Esso in realtà riguarda solo le autorità pubbliche (e quindi non i giornali e la TV), consente la conferenza stampa durante le istruttorie solo se autorizzate, prevede comunicati formali sempre soltanto se vagliati dal procuratore, non sfiora i processi mediatici. Presagi oscuri perché di scarso conforto si intravedono nelle reazioni di magistrati autorevoli a questa legge. Il PM vicario di Milano, Riccardo Targetti, è critico perché si instaurerebbe il rito delle ‘veline’ di pessima memoria. Mostra invece propensione a che i PM possano dire tutto su tutti, quando lo ritengano (Fatto quotidiano 24.2.2022). Avremmo preferito ricordarlo per la brillante produzione giallistica iniziata con La città dei segreti (Proedi editore 2005), come segnala anche il suo sofisticato sito intestato al ‘magistrato-scrittore’. Un mese dopo un esponente del CSM, il togato Giuseppe Cascini, censura la riforma anche per “l’estensione dell’illecito disciplinare alle violazioni delle disposizioni in materia di rapporti con la stampa”. Si finirebbe col sindacare “scelte di natura discrezionale che dovrebbero essere riservate al procuratore della Repubblica” (Il dubbio, 17.3.2022). Ovvio, e quasi banale, replicare che secondo le nuove norme non esiste (né esisteva prima) il diritto di danneggiare l’immagine di un presunto innocente. Neppure per un PM cui non spetta di decidere se distruggere la reputazione di un indagato. 

 

Progetti, riforme, pronunciamenti si succedono carichi di aspettative, un permanente cantiere in cui si diffondono messaggi simbolici per rafforzare leggi a tutela del cittadino esangui. Lo stato della questione, così rappresentata, farebbe ritenere che la giustizia è un’istituzione affetta da una malattia grave, permanente, sensibile agli agenti esterni, non guaribile come una semplice influenza, esposta alla bufera del discredito per buona parte alimentato da lei stessa ma non solo. Scorrere i giornali dei secoli scorsi, come propone il saggio, è istruttivo anche perché consente di cogliere quel dato in evoluzione prima segnalato.

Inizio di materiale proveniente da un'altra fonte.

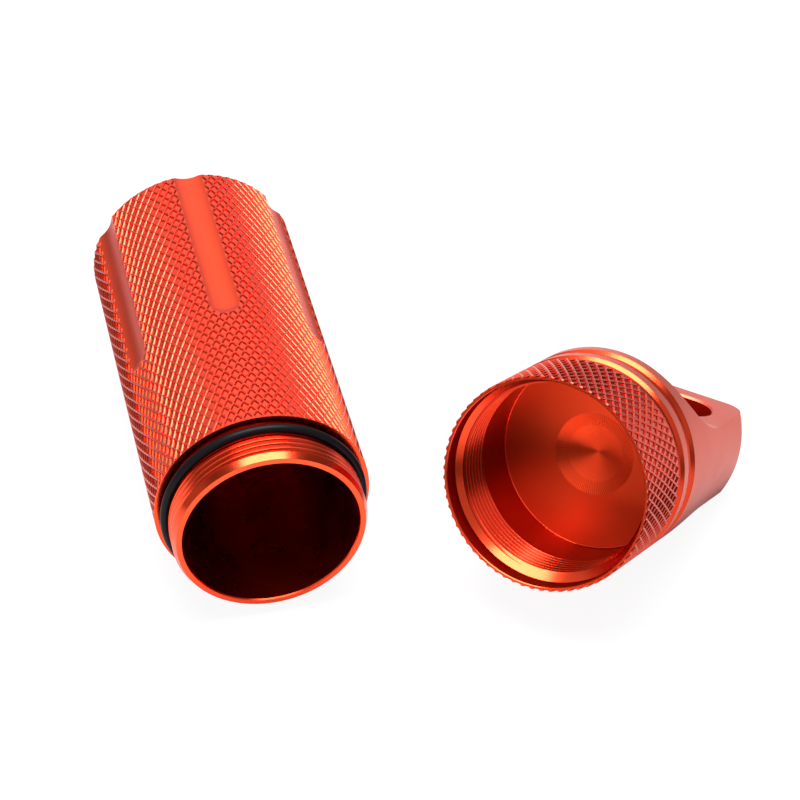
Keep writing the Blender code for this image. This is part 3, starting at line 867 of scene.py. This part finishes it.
def anodised(name, lay, group, finish):
    """Dyed aluminium: metal under a clear hard skin, with grain, turned lines, random patches and
    painted shade in its thread roots.
    """
    material = bpy.data.materials.new(name)
    material.use_nodes = True
    tree = material.node_tree
    shader = tree.nodes["Principled BSDF"]
    place = add_node(tree, "ShaderNodeMapping",
                     {"Vector": add_node(tree, "ShaderNodeTexCoord").outputs["Object"],
                      "Location": lay.translation, "Rotation": lay.to_euler()},
                     vector_type="TEXTURE")
    surface = add_node(tree, "ShaderNodeGroup", node_tree=group)
    tree.links.new(place.outputs[0], surface.inputs["Place"])
    for key, value in finish.look.items():
        surface.inputs[key].default_value = value
    # The thread roots are painted in shade: the colour runs from its own to the dark one between
    # the look's two radii
    deep_colour = (*finish.deep_colour, 1.0)
    depth = add_node(tree, "ShaderNodeMix",
                     {"Factor": surface.outputs["Depth"], "A": deep_colour,
                      "B": (*finish.colour, 1.0)}, data_type="RGBA").outputs["Result"]
    patches = {"Value": surface.outputs["Tone"], "From Min": PATCH_LOW, "From Max": PATCH_HIGH}
    tint = add_node(tree, "ShaderNodeMapRange",
                    {**patches, "To Min": 0.0, "To Max": PATCH_TINT}).outputs[0]
    dyed = add_node(tree, "ShaderNodeMix", {"Factor": tint, "A": depth, "B": deep_colour},
                    data_type="RGBA").outputs["Result"]
    rough = add_node(tree, "ShaderNodeMapRange",
                     {**patches, "To Min": finish.roughness * PATCH_SMOOTHER,
                      "To Max": finish.roughness * PATCH_ROUGHER})
    bump = add_node(tree, "ShaderNodeBump", {"Height": surface.outputs["Height"],
                                             "Distance": finish.relief, "Strength": 1.0})
    if finish.anisotropy:
        marks = add_node(tree, "ShaderNodeMapRange",
                         {"Value": surface.outputs["Marks"], "From Min": -1.0, "From Max": 1.0,
                          "To Min": CHATTER_TINT, "To Max": -CHATTER_TINT}).outputs[0]
        dyed = add_node(tree, "ShaderNodeMix", {"Factor": marks, "A": dyed, "B": deep_colour},
                        data_type="RGBA").outputs["Result"]
        outward = add_node(tree, "ShaderNodeTangent", direction_type="UV_MAP", uv_map="around")
        tree.links.new(outward.outputs[0], shader.inputs["Tangent"])
        shader.inputs["Anisotropic"].default_value = finish.anisotropy
    tree.links.new(dyed, shader.inputs["Base Color"])
    tree.links.new(rough.outputs[0], shader.inputs["Roughness"])
    tree.links.new(bump.outputs[0], shader.inputs["Normal"])
    shader.inputs["Metallic"].default_value = 1.0
    shader.inputs["Coat Weight"].default_value = finish.coat
    shader.inputs["Coat Roughness"].default_value = finish.coat_roughness
    return material


def set_finishes(kind, lay, group, thread, bore):
    """Make a machined piece's materials, in the order of its slots."""
    finishes.clear()
    for name, finish in (("knurl", KNURL_FINISH), ("knurl_wall_shade", WALL_SHADE_FINISH),
                         ("satin", SATIN_FINISH), ("flute", FLUTE_FINISH),
                         ("turned", TURNED_FINISH), ("thread", thread), ("bore", bore),
                         ("cone", CONE_FINISH), ("slot", SLOT_SHADE_FINISH),
                         ("faced", FACED_FINISH)):
        finishes.append(anodised(f"{kind}_{name}", lay, group, finish))


def rubber():
    """The seal ring's black rubber, with a soft dull sheen."""
    material = bpy.data.materials.new("seal_rubber")
    material.use_nodes = True
    shader = material.node_tree.nodes["Principled BSDF"]
    shader.inputs["Base Color"].default_value = (*RUBBER_BLACK, 1.0)
    shader.inputs["Roughness"].default_value = RUBBER_ROUGHNESS
    shader.inputs["Specular IOR Level"].default_value = RUBBER_SPECULAR
    return material


def wrap_around(mesh):
    """Give a mesh a map that runs up and outwards and once round, for the turned sheen."""
    layer = mesh.uv_layers.new(name="around")
    for face in mesh.polygons:
        middle = atan2(face.center.y, face.center.x)
        for corner in face.loop_indices:
            point = mesh.vertices[mesh.loops[corner].vertex_index].co
            radius = point.xy.length
            angle = atan2(point.y, point.x) if radius > MERGE_DISTANCE else middle
            turns = round((angle - middle) / (2.0 * pi))
            layer.uv[corner].vector = ((point.z + radius) / BODY_RADIUS, angle / (2.0 * pi) - turns)


def dress(piece, lay, body, node, knurled=False):
    """Give a piece its turned map, lay it where its node is, smooth its shading, hang it on the
    body it rides on and hide the part it stands for.
    """
    wrap_around(piece.data)
    piece.data.transform(lay)
    piece.data.shade_smooth()
    piece.data.set_sharp_from_angle(angle=SHARP_ANGLE)
    if knurled:
        smooth = [face.material_index not in (KNURL, SHADED_WALL) for face in piece.data.polygons]
        piece.data.polygons.foreach_set("use_smooth", smooth)
    modifier = piece.modifiers.new("flat_faces", "WEIGHTED_NORMAL")
    modifier.keep_sharp = True
    view = bpy.context.evaluated_depsgraph_get()
    piece.data = bpy.data.meshes.new_from_object(piece.evaluated_get(view))
    piece.modifiers.clear()
    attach(piece, body)
    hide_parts(node)


# Stage

# The camera that was fitted to the photograph: its place from the point of the floor under the
# shoulder's middle, where it looks, which way is right for it, and its lens
SHOULDER_TO_CAMERA = Vector((-0.0537, -0.3291, 0.3171))
VIEW_DIRECTION = Vector((0.1714, 0.7461, -0.6435))
VIEW_RIGHT = Vector((0.9746, -0.2239, 0.0))
SENSOR_WIDTH = 36.0
LENS_PIXELS = 2886.0
FRAME_PIXELS = 800.0

# A fade goes smoothly from one level to another between two places on an axis. The fades of one
# side of the room, or of the floor, multiply. Those of the room are over the direction looked
# in, and those of the floor over its own metres.
Fade = namedtuple("Fade", "axis low high at_low at_high")

BACK_WALL = (Fade("Y", 0.1, 0.6, 0.0, 1.0), Fade("Z", 0.1, 0.5, 0.35, 1.0),
             Fade("X", 0.4, 0.8, 1.0, 0.35), Fade("X", -0.5, -0.2, 0.62, 1.0))
LEFT_WALL = (Fade("Y", -0.35, -0.1, 0.0, 1.0), Fade("Z", 0.35, 0.62, 0.3, 0.0),
             Fade("X", -0.8, -0.35, 1.0, 0.0))
LEFT_WINDOW = (Fade("Y", -0.35, -0.1, 1.0, 0.0), Fade("Z", 0.15, 0.4, 0.1, 1.3),
               Fade("X", -0.8, -0.35, 1.0, 0.0))
RIGHT_WINDOW = (Fade("X", 0.2, 0.45, 0.0, 0.4), Fade("Y", -0.5, -0.15, 1.0, 0.0),
                Fade("Z", 0.1, 0.35, 0.0, 1.0))
FRONT_WINDOW = (Fade("Y", -0.45, -0.3, 1.0, 0.0), Fade("Z", 0.45, 0.6, 0.0, 1.5),
                Fade("X", 0.1, 0.4, 1.0, 0.0))
ROOM_LEVEL = 0.16

FLOOR_REACH = 3.0
FLOOR_LEVEL = 0.8
FLOOR_SHADOW_SHARE = 0.08
MIRRORED_ACROSS = (Fade("X", -0.25, 0.15, 0.2, 0.46),)
MIRRORED_AHEAD = (Fade("Y", -0.10, 0.12, 1.0, 0.12), Fade("X", 0.0, 0.06, 1.0, 0.3))

# The soft box's height, and how far it reaches left and right and to the front and the rear, for
# each metre of height
SOFT_BOX_HEIGHT = 0.70
SOFT_BOX_REACH = ((-0.40, 0.42), (-0.30, 0.52))
SOFT_BOX_RADIANCE = 13.0


def add_camera():
    """The camera at the photograph's angle."""
    forward = VIEW_DIRECTION.normalized()
    right = (VIEW_RIGHT - VIEW_RIGHT.dot(forward) * forward).normalized()
    upward = right.cross(forward)
    shoulder = tube_lay().translation
    place = Vector((shoulder.x, shoulder.y, 0.0)) + SHOULDER_TO_CAMERA
    camera = bpy.data.objects.new("photo_camera", bpy.data.cameras.new("photo_camera"))
    bpy.context.scene.collection.objects.link(camera)
    turn = Matrix((right, upward, -forward)).transposed().to_4x4()
    camera.matrix_world = Matrix.Translation(place) @ turn
    camera.data.sensor_width = SENSOR_WIDTH
    camera.data.lens = SENSOR_WIDTH * LENS_PIXELS / FRAME_PIXELS
    bpy.context.scene.camera = camera


def faded(tree, axes, fades):
    """The level that several fades give together."""
    level = 1.0
    for fade in fades:
        ramp = add_node(tree, "ShaderNodeMapRange",
                        {"Value": axes.outputs[fade.axis], "From Min": fade.low,
                         "From Max": fade.high, "To Min": fade.at_low, "To Max": fade.at_high},
                        interpolation_type="SMOOTHSTEP")
        level = maths(tree, "MULTIPLY", level, ramp.outputs[0])
    return level


def add_world():
    """White to the camera, and to the metal a dim room with a pale back wall and windows."""
    world = bpy.data.worlds.new("surroundings")
    bpy.context.scene.world = world
    world.use_nodes = True
    tree = world.node_tree
    tree.nodes.clear()
    direction = add_node(tree, "ShaderNodeTexCoord").outputs["Generated"]
    axes = add_node(tree, "ShaderNodeSeparateXYZ", {"Vector": direction})
    left = maths(tree, "ADD", faded(tree, axes, LEFT_WALL), faded(tree, axes, LEFT_WINDOW))
    brightest = maths(tree, "MAXIMUM", faded(tree, axes, BACK_WALL), left)
    for window in (RIGHT_WINDOW, FRONT_WINDOW):
        brightest = maths(tree, "MAXIMUM", brightest, faded(tree, axes, window))
    level = maths(tree, "ADD", brightest, ROOM_LEVEL)
    rays = add_node(tree, "ShaderNodeLightPath")
    strength = add_node(tree, "ShaderNodeMix",
                        {"Factor": rays.outputs["Is Camera Ray"], "A": level, "B": 1.0},
                        data_type="FLOAT").outputs[0]
    shade = add_node(tree, "ShaderNodeBackground", {"Color": WHITE, "Strength": strength})
    add_node(tree, "ShaderNodeOutputWorld", {"Surface": shade.outputs[0]})


def add_soft_box():
    """The overhead soft box, level and above the object."""
    (left, right), (front, rear) = SOFT_BOX_REACH
    width = (right - left) * SOFT_BOX_HEIGHT
    depth = (rear - front) * SOFT_BOX_HEIGHT
    lamp = bpy.data.objects.new("soft_box", bpy.data.lights.new("soft_box", "AREA"))
    bpy.context.scene.collection.objects.link(lamp)
    middle = Vector(((left + right) / 2.0, (front + rear) / 2.0, 1.0))
    lamp.location = middle * SOFT_BOX_HEIGHT
    lamp.data.shape = "RECTANGLE"
    lamp.data.size = width
    lamp.data.size_y = depth
    lamp.data.energy = SOFT_BOX_RADIANCE * pi * width * depth


def white_sweep():
    """The floor's finish: white with a faint share of the shadows, and dimmer in the metal."""
    material = bpy.data.materials.new("white_sweep")
    material.use_nodes = True
    tree = material.node_tree
    tree.nodes.clear()
    rays = add_node(tree, "ShaderNodeLightPath")
    place = add_node(tree, "ShaderNodeSeparateXYZ",
                     {"Vector": add_node(tree, "ShaderNodeTexCoord").outputs["Object"]})
    mirrored = maths(tree, "MAXIMUM", faded(tree, place, MIRRORED_ACROSS),
                     faded(tree, place, MIRRORED_AHEAD))
    level = add_node(tree, "ShaderNodeMix",
                     {"Factor": rays.outputs["Is Glossy Ray"], "A": FLOOR_LEVEL,
                      "B": maths(tree, "MULTIPLY", mirrored, FLOOR_LEVEL)},
                     data_type="FLOAT").outputs[0]
    lit = add_node(tree, "ShaderNodeBsdfDiffuse", {"Color": level})
    white = add_node(tree, "ShaderNodeEmission", {"Color": WHITE, "Strength": 1.0})
    share = maths(tree, "MULTIPLY", rays.outputs["Is Camera Ray"], 1.0 - FLOOR_SHADOW_SHARE)
    mixed = add_node(tree, "ShaderNodeMixShader",
                     {0: share, 1: lit.outputs[0], 2: white.outputs[0]})
    add_node(tree, "ShaderNodeOutputMaterial", {"Surface": mixed.outputs[0]})
    return material


def add_floor():
    """A wide flat floor under the object."""
    mesh = bpy.data.meshes.new("floor")
    corners = [(side * FLOOR_REACH, end * FLOOR_REACH, 0.0)
               for side, end in ((-1, -1), (1, -1), (1, 1), (-1, 1))]
    mesh.from_pydata(corners, [], [(0, 1, 2, 3)])
    floor = bpy.data.objects.new("floor", mesh)
    bpy.context.scene.collection.objects.link(floor)
    mesh.materials.append(white_sweep())


def build_scene():
    """Make and dress the three pieces, and set them on their stage."""
    bpy.context.scene.view_settings.view_transform = "Standard"
    group = surface_group()
    knurl = knurl_tree()
    set_finishes("tube", tube_lay(), group, NECK_THREAD_FINISH, BORE_SHADE_FINISH)
    dress(build_tube(knurl), tube_lay(), "tube", "capsule_tube", knurled=True)
    set_finishes("cap", cap_lay(), group, CAP_THREAD_FINISH, RELIEF_SHADE_FINISH)
    dress(build_cap(knurl), cap_lay(), "cap", "screw_cap", knurled=True)
    finishes[:] = [rubber()]
    dress(build_seal(), tube_lay(), "tube", "seal_ring")
    add_camera()
    add_world()
    add_floor()
    add_soft_box()


build_scene()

La società prima era spettatrice, osservava collocata ai margini, mentre oggi è presente sul campo di gioco, giocatrice lei stessa, animata da un agonismo irriducibile. Il vero protagonista, il cittadino imputato, è invece in panchina, in attesa, muto, con il rischio prevedibile di prendersi le pallonate in faccia. Il saggio è una lettura necessaria per non abbassare la guardia e non subire passivamente quanto accade. Fornisce soluzioni possibili, forti, auspicabili, forse di problematica efficacia in un contesto globale da osservare con attenzione, senza suggestioni, senza concessioni, senza benevolenze partigiane. Potrebbe essere, questo, pessimismo, ma in realtà è soltanto realismo, per dirla con Flaiano.